Our cost of money, measured by the current prime lending rate remains at 11%, which is high considering that our CPI inflation rate is as low as 3,2% and the PPI rate is as low as 1% as measured in February 2025.
Real interest rates at 7,8% would be viewed as excessively high by economists. With producer price inflation well below consumer price inflation, it indicates that the trend remains down for inflation.
High domestic interest rates defend the Rand exchange rate in the short term but have a damaging effect on local production. This is reflected in our GDP growth rates, which averaged 0,6% for 2024 being the slowest growth since 2020. Without economic expansion and the subsequent increase in disposal household income, markets cannot expand, and property prices remain under pressure.
As a seller, when facing a property market characterized by uncertainty and low demand the best advice is not to panic. Although many people can delay the sale of a property and potentially rent the home for the next few years, the general market does need a sale to progress in their lives.
Pricing is the key factor that has to adjust downwards to meet market demand and where a transaction can result. The beautiful thing about a market is that it disciplines all sellers over time and will dictate the level at which a property trades.
Those sellers who are actively watching and managing prices to meet demand will eventually realize a sale. In these markets where buyers are spoilt for choice sellers need to present their properties in the best possible condition.
Clean, neatly presented homes that are uncluttered and filled with natural light will attract the attention of buyers and therefore more likely to trade.

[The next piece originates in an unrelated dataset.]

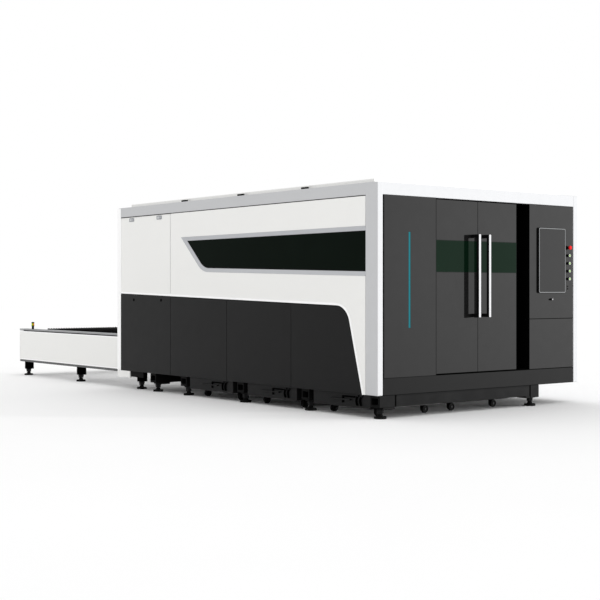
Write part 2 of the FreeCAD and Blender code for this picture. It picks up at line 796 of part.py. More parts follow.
TUBES = [
    "tube_first", "tube_second", "tube_second + tube_pitch", "tube_second + 2 * tube_pitch", "tube_last",
]


def bed_frame():
    near = ("panel_depth", "panel_depth + beam_width")
    far = (mirrored(near[1]), mirrored(near[0]))
    z = ("underside", "bed_top")
    members = [
        block("bed_beam_near", ("panel_depth", "bed_end"), near, z),
        block("bed_beam_far", ("panel_depth + cabinet_depth", "bed_end"), far, z),
    ]
    inside = (near[1], far[0])
    front_along = ("panel_depth", "panel_depth + jamb_depth")
    members.append(
        block("bed_front", front_along, (near[1], "cabinet_start"), ("underside", "skirt_top - seam"))
    )
    members.append(
        block("bed_rear", ("bed_end - jamb_depth", "bed_end"), inside, ("underside", "skirt_top"))
    )
    members += pair(
        "riser",
        ("rail_front", "bed_end"),
        ("riser_start", "riser_start + riser_width"),
        ("bed_top", "riser_top"),
    )
    track = ("track_start", "track_start + track_width")
    members += pair(
        "bed_track", ("track_front", "bed_end"), track, ("bed_top", "bed_top + track_height"),
    )
    for index, middle in enumerate(TUBES):
        along = (f"{middle} - tube_width / 2", f"{middle} + tube_width / 2")
        across = ("tube_start", mirrored("tube_start"))
        tube = block(f"tube_{index}", along, across, ("tube_foot", "underside"))
        hollow_along = (f"{middle} - tube_bore_width / 2", f"{middle} + tube_bore_width / 2")
        hollow_across = ("tube_start - tube_width", mirrored("tube_start - tube_width"))
        level = "(tube_foot + underside) / 2"
        hollow = block(
            f"tube_bore_{index}", hollow_along, hollow_across,
            (f"{level} - tube_bore_height / 2", f"{level} + tube_bore_height / 2"),
        )
        members.append(cut(f"cross_tube_{index}", tube, [hollow]))
        foot_across = ("foot_block_start", "foot_block_start + foot_block")
        members += pair(f"foot_block_{index}", along, foot_across, ("foot_block_foot", "tube_foot"))
    floor_across = (mirrored("panel_depth"), BACK_FACE)
    floor_along = ("panel_depth", "enclosure_length - rear_column")
    members.append(
        block("cabinet_floor", floor_along, floor_across, ("underside", "underside + base_sheet"))
    )
    node("bed_frame", group("bed", members))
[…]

Sellers can shape the probability of success in the market by actively working to get and keep their properties in that showroom condition.
Once the home is ready to present to the market, the strategy the seller adopts will result in success or failure. Select the agents you decide to work with carefully with a well-articulated marketing plan.
Base pricing on actual transfer data and not on what was spent on the property, previous offers or the cost of construction as these are largely irrelevant in determining what a willing buyer will pay for a property.